Cette réforme doit aussi avoir pour objectif une plus grande attention accordée au pilotage des politiques publiques, à travers une refonte de l’architecture de l’administration. Afin de gagner en agilité, le gouvernement doit par exemple envisager de scinder le ministère de l’Économie, des Finances et du Plan en deux entités distinctes, l’une consacrée aux emplois et aux politiques publiques, l’autre cantonnée aux Finances et au Budget de l’État.
>>> À LIRE – Présidentielle au Sénégal : comment Macky Sall s’est placé en maître du jeu
Promouvoir les champions nationaux
Accompagner de façon cohérente, efficace et massive le secteur privé national en identifiant les domaines stratégiques pour lesquels nous devons promouvoir des champions nationaux ainsi que la structuration de chaînes de valeur dans lesquelles s’inscriront les PME sénégalaises. C’est à ce prix que la croissance du pays sera endogène, pérenne, inclusive et créatrice d’emplois. La phase 1 du Plan Sénégal émergent (PSE) était fondée sur une approche sectorielle, une priorité donnée aux grands projets et une logique d’investissements étrangers.
L’enjeu pour les cinq prochaines années consiste d’une part à promouvoir une logique d’investissements endogènes (secteur privé national, fonds souverains et fonds de garantie, fiscalité, etc.) et d’autre part à renforcer l’efficacité et la cohérence des dispositifs nationaux censés accompagner l’essor du secteur privé national et la compétitivité des PME.
Dans cette perspective, la mise en place d’une entité entièrement consacrée au pilotage et à l’exécution des projets et réformes en faveur des entreprises doit être envisagée.
>>> À LIRE – Plan Sénégal émergent : huit chantiers pour construire l’avenir
Favoriser l’alternance générationnelle
Promouvoir le leadership de la jeunesse pour qu’elle occupe, aussi bien dans le secteur public que dans le secteur privé, la place qu’elle mérite dans la transformation d’un pays dans lequel l’âge moyen est de 19 ans et 81 % de la population a moins de 40 ans.
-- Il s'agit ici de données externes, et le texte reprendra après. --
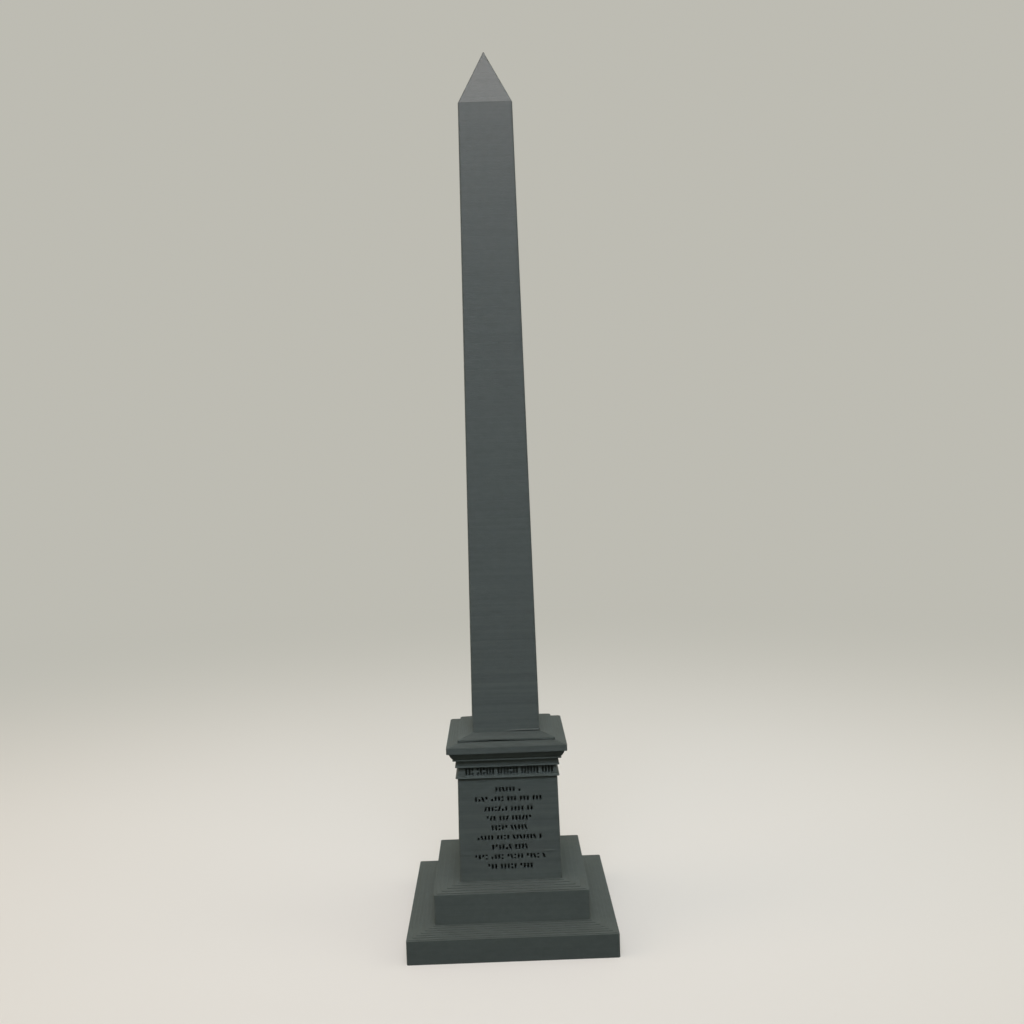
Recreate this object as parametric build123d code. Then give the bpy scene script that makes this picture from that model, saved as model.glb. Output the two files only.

Dans le cadre de la composition du prochain gouvernement, un signal fort serait de confier cinq ou six ministères clés à des jeunes leaders sur des thématiques autour de l’éducation, de la formation professionnelle, de l’emploi, de l’économie numérique et de l’entrepreneuriat ou encore du tourisme.
De façon plus structurelle et dans la perspective des prochaines élections législatives, une loi volontariste et innovante sur l’alternance générationnelle pourrait être adoptée pour amener progressivement les partis politiques à proposer 25 % à 35 % de candidats âgés de moins de 40 ans. Par ailleurs, le président Macky Sall doit envisager au cours des prochains mois une grande initiative en faveur de la promotion du leadership des jeunes du Sénégal et de la diaspora.
À travers ces trois axes prioritaires, Macky Sall pourrait dans les cinq prochaines années réformer en profondeur le Sénégal et lui permettre de prendre un virage décisif.